Abstract: Traditional models for pricing catastrophe (CAT) bonds struggle to capture the complex, relational data inherent in these instruments. This paper introduces CATNet, a novel framework that applies a geometric deep learning architecture, the Relational Graph Convolutional Network (R-GCN), to model the CAT bond primary market as a graph, leveraging its underlying network structure for spread prediction. Our analysis reveals that the CAT bond market exhibits the characteristics of a scale-free network, a structure dominated by a few highly connected and influential hubs. CATNet demonstrates high predictive performance, significantly outperforming a strong Random Forest benchmark.

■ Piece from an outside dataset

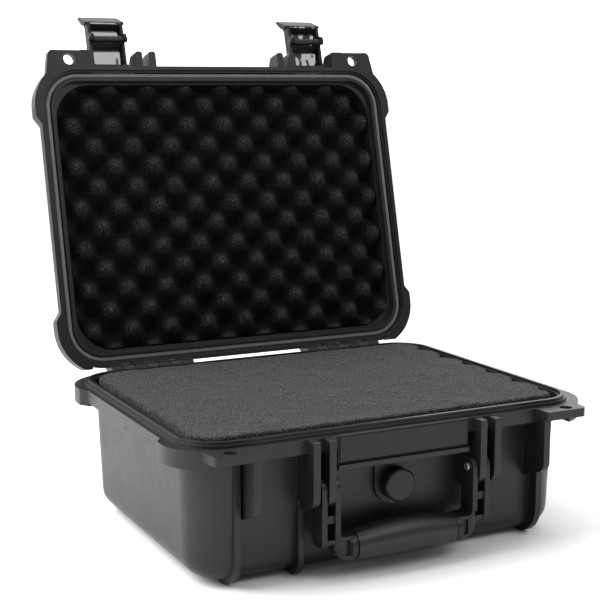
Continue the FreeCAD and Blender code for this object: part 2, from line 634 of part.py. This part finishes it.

The inclusion of topological centrality measures as features provides a further, significant boost in accuracy. Interpretability analysis confirms that these network features are not mere statistical artifacts; they are quantitative proxies for long-held industry intuition regarding issuer reputation, underwriter influence, and peril concentration. This research provides evidence that network connectivity is a key determinant of price, offering a new paradigm for risk assessment and proving that graph-based models can deliver both state-of-the-art accuracy and deeper, quantifiable market insights.